Nigeria’s 1999 Constitution enshrind equal rights for both me and women. It also declared sexual discrimination in any form as illegal. Unfortunately, once again, this has done little to alter the opinions of the people who live there. Women are seen as inferior and, once married, become the property of their husbands. They are also blamed for many bad things that go wrong included the death of their husbands and children. They are also incredibly disadvantaged educationally while their political representation in government is tiny compared to their numbers.

The voices are raised.

The state of women’s right’s in Egypt are uncertain since the recent revolution. Since the fall of Hosni Mubarak anything associated with his regime has been tainted. The Muslim Brotherhood, who now dominate parliament since elections, have used this to attack groups or people they do not agree with. The National Council for Women, who were set up during Mubarak’s reign, has been a target. This Council has done a lot of work to safeguard women’s right in Egypt, but with The Muslim Brotherhood’s growing power Egypt may see women’s rights decreasing. Only recently during a protest in Tahir Square against sexual harassment, women were attacked and molested out in the open. It is a worrying time for women in Egypt.

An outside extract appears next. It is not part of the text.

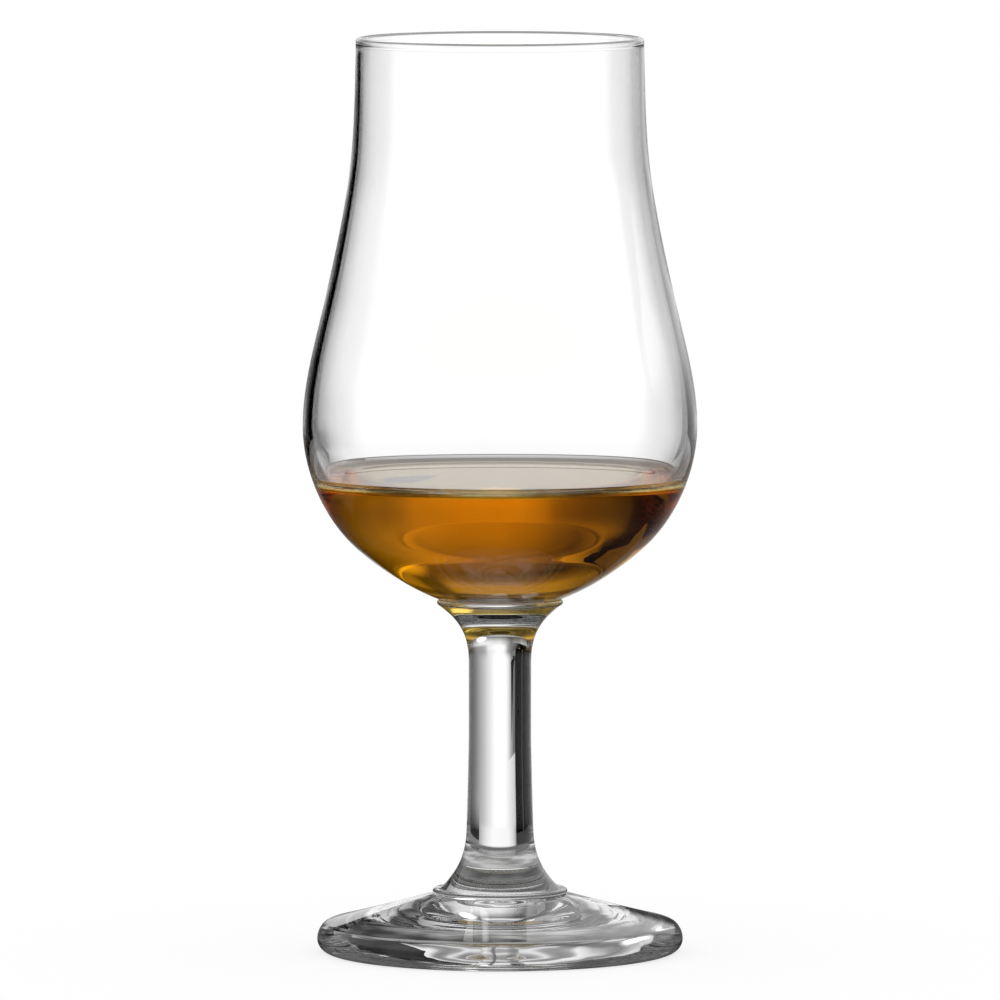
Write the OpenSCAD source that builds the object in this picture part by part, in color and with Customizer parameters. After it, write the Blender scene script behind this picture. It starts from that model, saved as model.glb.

Ethiopia has seen some positive steps in recent times. They increased the minimum age for marriage to 18 for both sexes, abolished the provision conferring marital power to the husband and also added extra grounds for divorce. In 2005, female circumcision, domestic violence and other traditional practices were outlawed. It seems though that these laws are not enforced and especially so in rural areas. Domestic rates are still very high, but maybe more worrying is that it is socially acceptable to many people including women. 88% of women in rural areas and 69% of women in urban areas believe their husband has a right to beat them. Early marriage is also still an issue. For example, in the northern Amhara region, 48% of women are married before they reach the age of 15.